Intelligence & Difficulty: The AI in Tribes: Vengeance is better than the bots in previous outings, but that’s not saying much. Bad guys will alternate pinpointing your location from across the map to staring dumbly into space while you ratchet shot after shot into their skulls. When they are on the move, they rely mainly on speed, numbers and their own jetpacks to keep you from getting a bead on them. Some of the medium armored units set themselves apart from the crowd because they have deadly aim and use their jetpacks all the time, but once you master the art of predicting where your foe will land, that challenge softens quite a bit. Ultimately, the AI provides a moving target that has passable aim, but don’t expect too much.
There are three difficulty settings included in Tribes: Vengeance: Easy, Medium, and Hard. Stepping up the ladder increases the aim and destructive power of your enemies while decreasing your own resistance to damage. Anyone who plays first person shooters regularly will find enough action to keep them occupied on Medium difficulty but will want to step up the challenge once they’ve mastered skiing and the jetpack.

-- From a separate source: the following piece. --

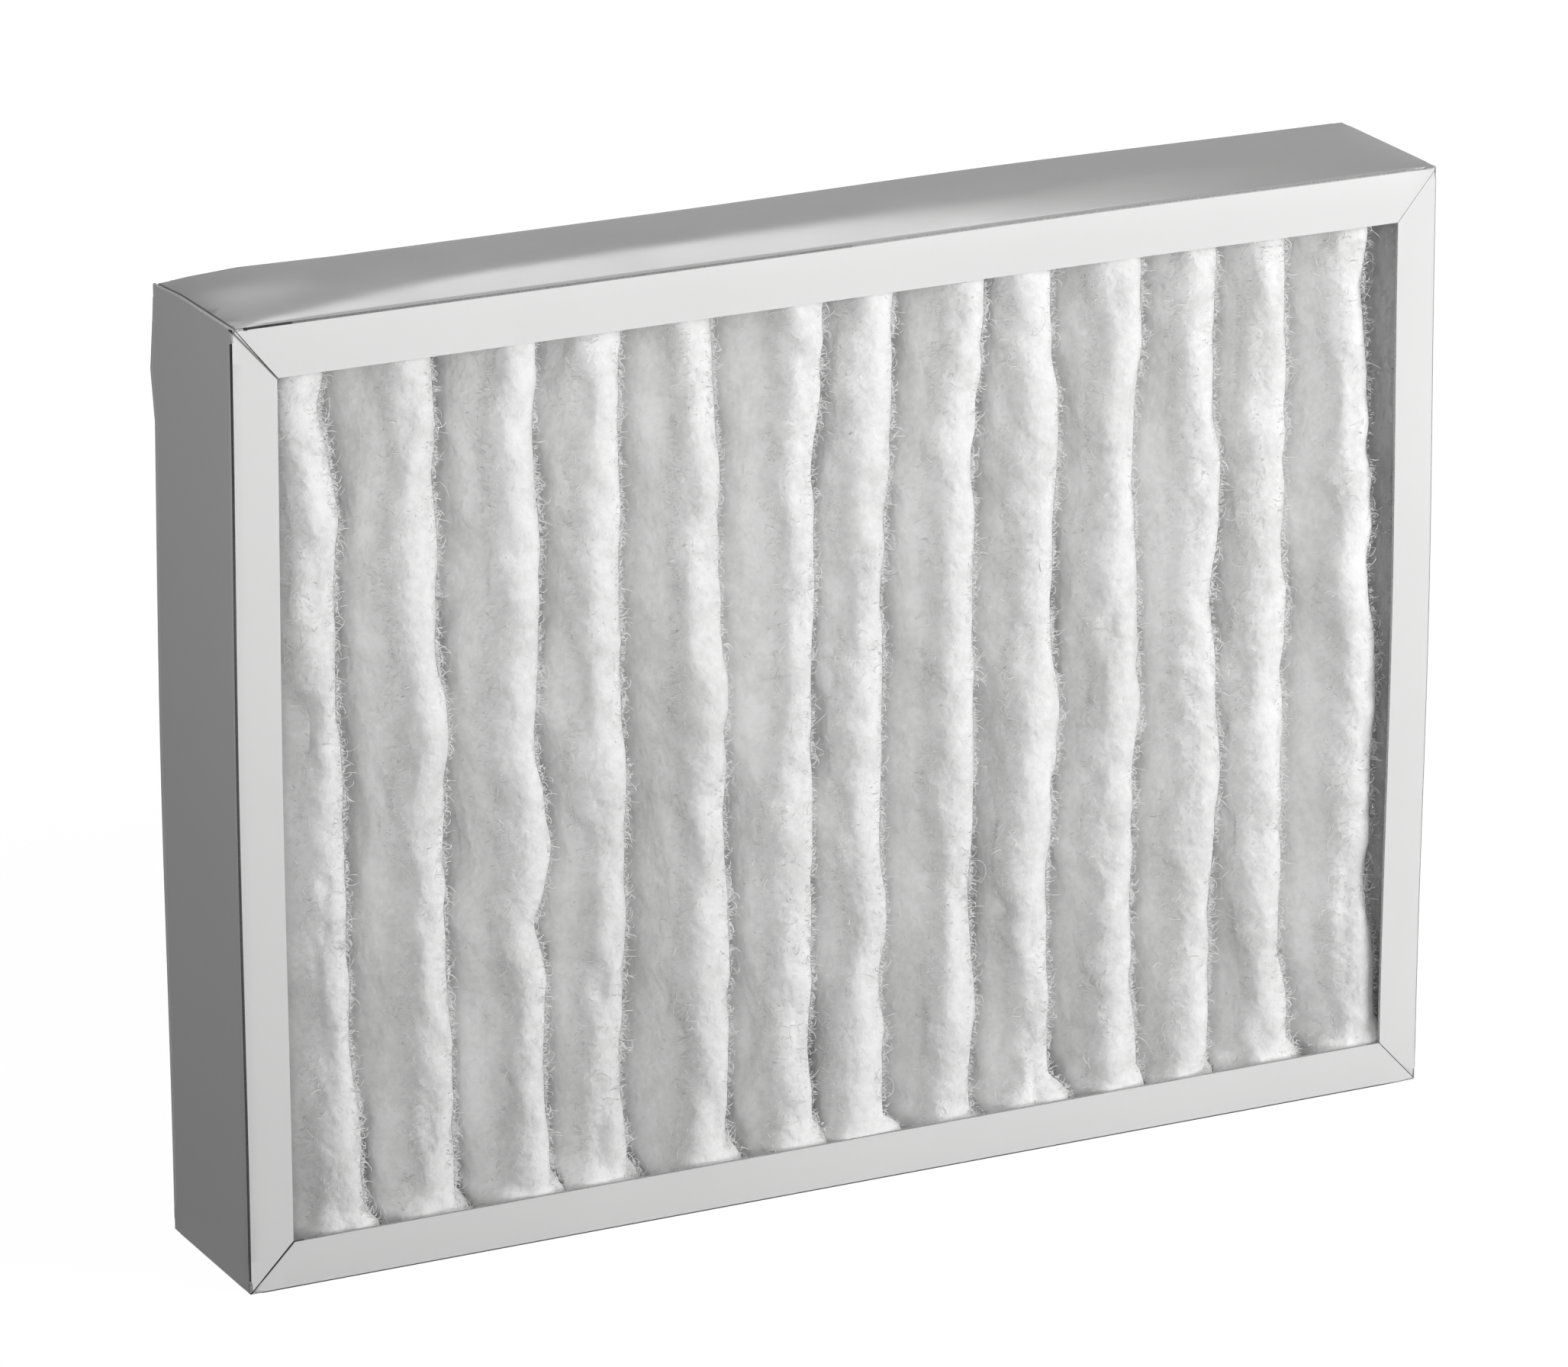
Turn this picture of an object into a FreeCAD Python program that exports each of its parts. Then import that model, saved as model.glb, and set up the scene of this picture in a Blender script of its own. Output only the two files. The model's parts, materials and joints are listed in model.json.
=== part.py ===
import FreeCAD, Part
import math
import os

# A panel air filter: a frame folded from one strip of card holds one pleated sheet of white fleece.
# Millimetres. X runs across the front from left to right, Y from the front face to the back, Z up.
# The origin is the middle of the frame's underside.

# Card frame, outside sizes
width = 305.0
height = 228.0
depth = 44.5
card = 0.9                    # thickness of the card

# Flanges, from the frame's outer edge to the edge of the window
front_flange_left = 11.0
front_flange_top = 12.4
front_flange_right = 10.3
front_flange_bottom = 11.2
back_flange = 11.2

# Creases: the card is cut half through from outside, and the cut stops short of each corner
score = 0.5                   # depth of the cut, which opens to a square groove in the fold
flange_score_stop = 3.1       # uncut end of a flange's crease
wall_score_stop = 4.0         # uncut end of the crease between two walls
fold_radius = 0.9             # outside of the fold where it isn't cut

# Mitres between two flanges: gap at the frame's corner and gap at the window
mitre_top_left = (0.2, 0.25)
mitre_top_right = (0.1, 0.15)
mitre_bottom_left = (0.3, 0.55)
mitre_bottom_right = (0.15, 0.2)
mitre_back = (0.2, 0.3)

# Glued joint in the top left corner: the top wall ends in a flap inside the left wall
flap_length = 20.0
flap_side_clearance = 0.6     # to each flange
flap_taper = 2.5              # cut off the corners of the flap's end
joint_film = 0.15             # adhesive between the flap and the wall
joint_film_margin = 1.5       # bare rim round the film

# Pleated fleece
fleece = 5.3                  # thickness of the sheet
fold_inside = 0.6             # radius inside each fold
front_setback = 2.0           # crests behind the front flanges
back_setback = 1.2            # folds in front of the back flanges
crest_first = 22.0            # first crest's middle from the frame's left edge
crest_last = 17.6             # last crest's middle from the frame's right edge
# Spaces between the crests, as shares of the way from the first to the last
crest_spaces = (24.8, 24.2, 21.9, 23.7, 24.9, 18.0, 24.2, 18.9, 22.5, 19.1, 20.1, 23.1)
# How far each crest moves to the right from its upper end to its lower one
crest_leans = (5.0, 4.0, 2.2, 0.0, 4.0, -2.2, -2.4, -2.2, 1.4, 1.3, 0.4, 1.9, 6.0)
# How far each crest bows to the right at half height
crest_bows = (0.3, 0.6, -0.2, -1.9, 1.1, -0.6, -1.6, -2.5, 0.4, -1.1, 1.5, -0.7, 1.1)
sections = 4                  # heights at which the pleats are drawn

# Adhesive that holds the pleats in the frame
bead_width = 5.0
bead_thickness = 0.7          # between the pleats and the top, bottom and right walls
bead_spacing = 12.5
bead_count = 3                # on each wall
bead_end = 4.0                # from a bead's end to the next wall or flap
pack_clearance = 0.3          # first leg to the glued flap

# Derived sizes
left = -width / 2
right = width / 2
front = -depth / 2
back = depth / 2
joint_x = left + card + joint_film
flap_x = joint_x + card
pack_left = flap_x + pack_clearance
pack_right = right - card - bead_thickness
pack_bottom = card + bead_thickness
pack_top = height - card - bead_thickness
fold_middle = fold_inside + fleece / 2
fold_outside = fold_inside + fleece
past = 1.0                    # how far a cutter reaches into open air


def vector(x, y, z=0.0):
    return FreeCAD.Vector(x, y, z)


def block(corner, opposite):
    """A box between two opposite corners."""
    low = [min(a, b) for a, b in zip(corner, opposite)]
    high = [max(a, b) for a, b in zip(corner, opposite)]
    size = [h - l for l, h in zip(low, high)]
    return Part.makeBox(*size, FreeCAD.Vector(*low))


def prism(points, along):
    """A straight prism on a polygon."""
    return Part.Face(Part.makePolygon(points + [points[0]])).extrude(along)


def groove(start, end, inward):
    """The square groove that a cut crease opens to, along an outer edge of the frame."""
    return block(start, end + inward * score)


def rounding(start, end, inward):
    """What rounds an outer edge where the crease isn't cut."""
    bar = block(start, end + inward * fold_radius)
    run = end - start
    pipe = Part.makeCylinder(fold_radius, run.Length, start + inward * fold_radius, run)
    return bar.cut(pipe)


def crease(start, end, inward, stop):
    """Cutters for one fold: a groove with a rounded stretch at each end."""
    step = (end - start).normalize() * stop
    return [
        rounding(start, start + step, inward),
        groove(start + step, end - step, inward),
        rounding(end - step, end, inward),
    ]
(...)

Overall: Some dyed-in-the-wool Tribes junkies out there will find the streamlining of this franchise off-putting, but they still shouldn’t deny themselves a look at Tribes: Vengeance. This newest entry into the series makes its changes judiciously and generally for the betterment of the license. The single-player campaign is a great addition and will be of benefit in training those who are new to Tribes and in entertaining those who have been around since the beginning. Tribes: Vengeance is a solid title that should win over fans from the past as well as future die-hard initiates.